Look through the data and write out every line with the word "joints" in it.
[Supplied material start]
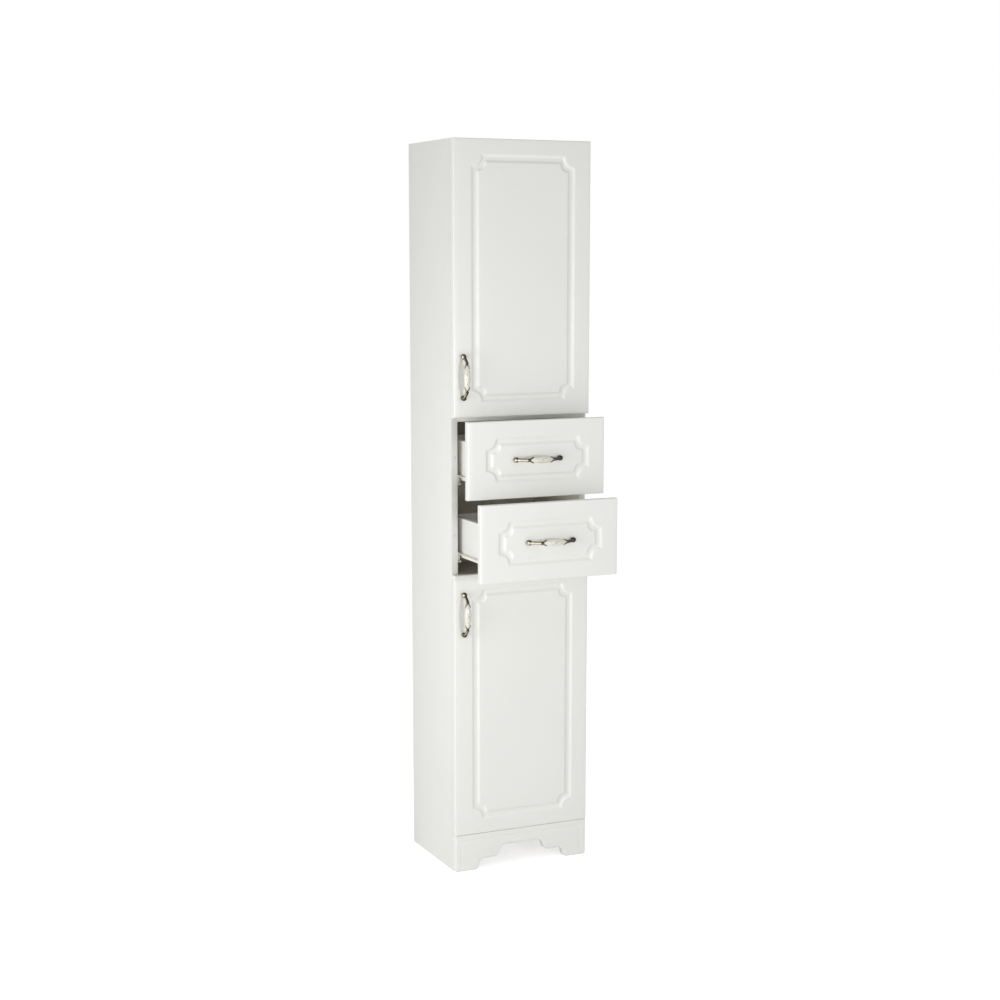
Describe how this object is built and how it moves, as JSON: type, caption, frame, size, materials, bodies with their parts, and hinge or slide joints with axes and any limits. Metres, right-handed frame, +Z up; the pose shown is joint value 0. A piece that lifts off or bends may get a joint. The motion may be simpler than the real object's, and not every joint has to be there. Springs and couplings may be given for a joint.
{
  "type": "tall bathroom cabinet",
  "caption": "Narrow tall white bathroom cabinet with panelled doors above and below a pair of open drawers, bow handles with ceramic grips and a shaped plinth.",
  "frame": {"origin": "on the floor, at the middle of the width, in the plane of the carcass boards' rear edges", "axes": "+Z up, -Y out of the fronts towards the user, +Y towards the wall, +X to the right as the user faces the cabinet"},
  "size_m": [0.35, 0.4558, 1.728],
  "materials": {
    "film_fronts": "satin white film over fibreboard",
    "melamine_board": "satin white melamine over chipboard",
    "hardboard": "matt white lacquered hardboard",
    "antique_brass": "antique brass, dark in the hollows",
    "ceramic_grip": "cream glaze with small grey-green sprigs",
    "nickel_steel": "nickel plated steel",
    "zinc_steel": "zinc plated steel",
    "runner_paint": "cream white powder coat on sheet steel",
    "roller_plastic": "white nylon",
    "clear_plastic": "translucent moulded plastic"
  },
  "bodies": {
    "cabinet": {"back_panel": "hardboard", "bottom_panel": "melamine_board", "bumper_pads": "clear_plastic", "channel_rollers": "roller_plastic", "front_plinth": "film_fronts", "hinge_arms": "nickel_steel", "hinge_plate_screws": "zinc_steel", "hinge_plates": "nickel_steel", "lower_divider": "melamine_board", "plinth_blocks": "melamine_board", "rear_rail": "melamine_board", "runner_channels": "runner_paint", "shelf_lower": "melamine_board", "shelf_supports": "clear_plastic", "shelf_upper_high": "melamine_board", "shelf_upper_low": "melamine_board", "side_panel_left": "melamine_board", "side_panel_right": "melamine_board", "top_panel": "melamine_board", "upper_divider": "melamine_board", "wall_brackets": "zinc_steel"},
    "upper_door": {"upper_door": "film_fronts", "upper_door_handle_ends": "antique_brass", "upper_door_handle_grip": "ceramic_grip", "upper_door_handle_screws": "zinc_steel", "upper_door_hinge_cups": "nickel_steel", "upper_door_hinge_links": "nickel_steel"},
    "lower_door": {"lower_door": "film_fronts", "lower_door_handle_ends": "antique_brass", "lower_door_handle_grip": "ceramic_grip", "lower_door_handle_screws": "zinc_steel", "lower_door_hinge_cups": "nickel_steel", "lower_door_hinge_links": "nickel_steel"},
    "upper_drawer": {"upper_drawer_back": "melamine_board", "upper_drawer_bottom": "hardboard", "upper_drawer_front": "film_fronts", "upper_drawer_handle_ends": "antique_brass", "upper_drawer_handle_grip": "ceramic_grip", "upper_drawer_handle_screws": "zinc_steel", "upper_drawer_rails": "runner_paint", "upper_drawer_rollers": "roller_plastic", "upper_drawer_side_left": "melamine_board", "upper_drawer_side_right": "melamine_board"},
    "lower_drawer": {"lower_drawer_back": "melamine_board", "lower_drawer_bottom": "hardboard", "lower_drawer_front": "film_fronts", "lower_drawer_handle_ends": "antique_brass", "lower_drawer_handle_grip": "ceramic_grip", "lower_drawer_handle_screws": "zinc_steel", "lower_drawer_rails": "runner_paint", "lower_drawer_rollers": "roller_plastic", "lower_drawer_side_left": "melamine_board", "lower_drawer_side_right": "melamine_board"}
  },
  "joints": [
    {"name": "upper_door_hinge", "type": "hinge", "parent": "cabinet", "child": "upper_door", "pos_m": [0.1716, -0.2612, 1.411], "axis": [0, 0, 1], "range_deg": [0, 95]},
    {"name": "lower_door_hinge", "type": "hinge", "parent": "cabinet", "child": "lower_door", "pos_m": [0.1716, -0.2612, 0.408], "axis": [0, 0, 1], "range_deg": [0, 95]},
    {"name": "upper_drawer_slide", "type": "slide", "parent": "cabinet", "child": "upper_drawer", "axis": [0, -1, 0], "range_m": [-0.08, 0.1]},
    {"name": "lower_drawer_slide", "type": "slide", "parent": "cabinet", "child": "lower_drawer", "axis": [0, -1, 0], "range_m": [-0.15, 0.03]}
  ]
}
[Supplied material end]
**Result for this task**
Describe how this object is built and how it moves, as JSON: type, caption, frame, size, materials, bodies with their parts, and hinge or slide joints with axes and any limits. Metres, right-handed frame, +Z up; the pose shown is joint value 0. A piece that lifts off or bends may get a joint. The motion may be simpler than the real object's, and not every joint has to be there. Springs and couplings may be given for a joint.
  "joints": [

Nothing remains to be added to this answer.